The biggest loophole in “Gun Free Zone” laws is that they are generally based on the honor system, and only apply to people who voluntarily obey them.  The murderer in Charleston took his gun into a church where it was illegal for him to have it.  The murderers in Aurora and Lafayette took their guns into movie theaters that were “Gun Free Zones.”  The murderer in Chattanooga shot through the doors of a recruiting station that was a “Gun Free Zone,” and then drove onto a military installation that was a “Gun Free Zone” to kill four Marines and a Sailor.
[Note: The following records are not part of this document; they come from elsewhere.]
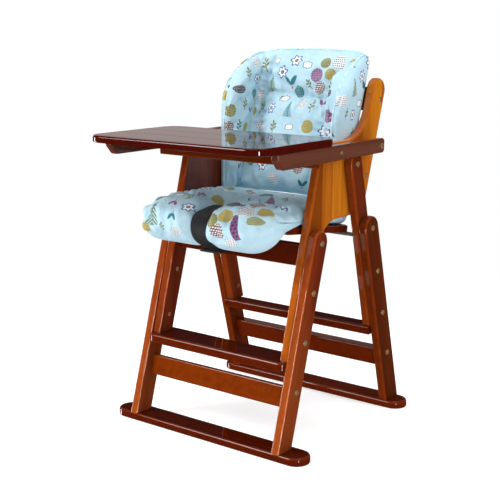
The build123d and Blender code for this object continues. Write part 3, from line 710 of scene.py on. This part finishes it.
def back_surface(z):
    """Where the back of the pad lies at a height."""
    return BACK_Y + BACK_LEAN * (z - BACK_Z)


def back_column(part, t, z):
    """Middle of the pad and its inward normal, for one column at height z."""
    rear = back_surface(z) - PAD_HALF
    if part == "flat":
        return (t, rear), (0.0, -1.0)
    side = math.copysign(1.0, t)
    if part == "corner":
        turn = abs(t) * math.pi / 2
        x = BACK_FLAT + (WING_X - BACK_FLAT) * math.sin(turn)
        y = rear - CORNER * (1 - math.cos(turn))
        return (side * x, y), (-side * math.sin(turn), -math.cos(turn))
    y = (rear - CORNER) + (WING_FRONT - (rear - CORNER)) * abs(t)
    return (side * WING_X, y), (-side, 0.0)


def back_top(part, t):
    """Height of the pad's upper edge at one column."""
    if part == "flat":
        return TOP_FLAT - TOP_FLAT_SAG * (t / BACK_FLAT) ** 2
    if part == "corner":
        return TOP_CORNER - TOP_CORNER_SAG * abs(t)
    return np.interp(abs(t), *zip(*WING_TOP))


def back_pad():
    """Closed pad: a grid of columns round the child and rows up the chair, on both sides."""
    wing = [("wing", t) for t in np.linspace(1, 0, 17)[:-1]]
    corner = [("corner", t) for t in np.linspace(1, 0, 8)[:-1]]
    flat = [("flat", x) for x in np.linspace(-BACK_FLAT, BACK_FLAT, 43)]
    left = [(part, -t) for part, t in wing + corner]
    right = [(part, t) for part, t in reversed(wing + corner)]
    columns = left + flat + right
    front, rear, sheet = [], [], []
    for part, t in columns:
        turned = {"flat": 0.0, "corner": abs(t), "wing": 1.0}[part]
        share = abs(t) if part == "wing" else 0.0
        top = back_top(part, t)
        span = BACK_FLAT + CORNER_CLOTH * turned + WING_CLOTH * share
        across = t if part == "flat" else math.copysign(span, t)
        roll = BACK_ROLL + (1.0 - BACK_ROLL) * turned
        for k in range(BACK_ROWS):
            z = PAD_LOW + (top - PAD_LOW) * k / (BACK_ROWS - 1)
            spot, normal = back_column(part, t, z)
            edge = min(top - z, z - PAD_LOW)
            if part == "wing":
                edge = min(edge, (1 - share) * (back_surface(z) - PAD_HALF - CORNER - WING_FRONT))
            full = round_edge(edge, 34.0 - 6.0 * roll)
            behind = PAD_HALF * (roll * full + 1.0 - roll)
            inner = PAD_HALF * (roll * full + (1.0 - roll) * (2.0 * full - 1.0))
            inner -= SEAM_SINK * seam_depth(across, z) * min(1.0, edge / 20)
            if part == "wing":
                puff = math.sin(math.pi * min(1.0, share * 1.1)) * min(1.0, edge / 25)
                inner += WING_PUFF * puff
                behind += WING_PUFF_OUTSIDE * puff * smooth_step(z, 800, 850)
            # the face rolls down a little towards the edge
            drop = 6.0 * (1.0 - full) - 0.30 * (inner + PAD_HALF) * (1 if part == "flat" else 0.3)
            front.append((spot[0] + normal[0] * inner, spot[1] + normal[1] * inner, z - max(0.0, drop)))
            rear.append((spot[0] - normal[0] * behind, spot[1] - normal[1] * behind, z))
            sheet.append((across, z))
    return front, rear, sheet, len(columns), BACK_ROWS


def seam_depth(across, z):
    """How deeply the pad is drawn in at a place on the cloth, from 0 to 1."""
    return max(math.exp(-(line_distance(across, z, seam)[0] / 8.0) ** 2) for seam in BACK_SEAMS)


def closed_grid(columns, rows):
    """Faces of two grids that share their border points.

    Also the border in order, and the inner points of the first grid and of the second.
    """
    grid = [(c, r) for c in range(columns) for r in range(rows)]
    inner = [(c, r) for c, r in grid if 0 < c < columns - 1 and 0 < r < rows - 1]
    first = {place: count for count, place in enumerate(grid)}
    second = first | {place: len(grid) + count for count, place in enumerate(inner)}
    faces = []
    for c in range(columns - 1):
        for r in range(rows - 1):
            ring = [(c, r), (c + 1, r), (c + 1, r + 1), (c, r + 1)]
            faces.append([first[place] for place in ring])
            faces.append([second[place] for place in reversed(ring)])
    border = [(c, 0) for c in range(columns)] + [(columns - 1, r) for r in range(1, rows)]
    border += [(c, rows - 1) for c in range(columns - 2, -1, -1)] + [(0, r) for r in range(rows - 2, 0, -1)]
    return faces, [first[p] for p in border], [first[p] for p in inner], [second[p] for p in inner]


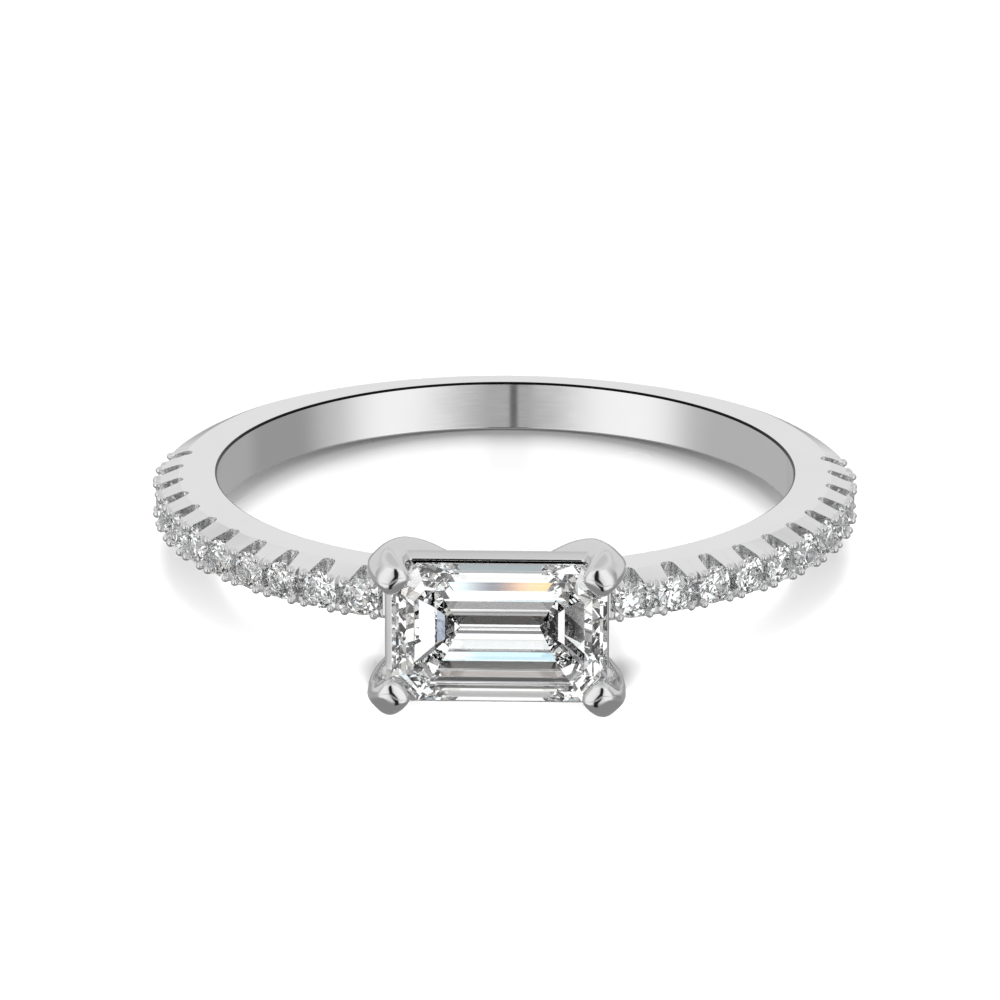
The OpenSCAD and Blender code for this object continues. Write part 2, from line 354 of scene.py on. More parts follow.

The loophole that all of these murderers exploited was the “Gun Free Zone” loophole.  This loophole is big enough to drive a car through, as the Chattanooga murderer demonstrated.  As I reported previously, the Chattanooga murderer was slowed, and possibly stopped, by armed service members who had themselves decided to take advantage of the “Gun Free Zone” loophole, and have their personal firearms available.

Gun control laws don’t work.  They are expensive, counterproductive.  They waste law enforcement resources, and create a false sense of security.  On top of that, they disarm the people who shouldn’t be disarmed, and create a safe working environment for the people the laws are supposed to be aimed at.  But to the hoplophobes, the failure of their laws to prevent tragedies and save lives is always proof only of the need for more laws.  Loopholes are their stock in trade, because when their previous panacea fails, they always have a more restrictive proposal to “close the loophole” waiting in the wings.

Instead of expanding background checks or giving bureaucrats the power to stop all commercial gun sales with perpetual delays, let’s close the real problem loophole, the “Gun Free Zone” loophole.  Tell your members of congress and state legislators to repeal “Gun Free Zone” laws, and let businesses that post “No Guns” know that you won’t be doing business with them as long as the “No Guns” sign stays up. 

A sign is no protection.  This is a loophole that needs to be closed.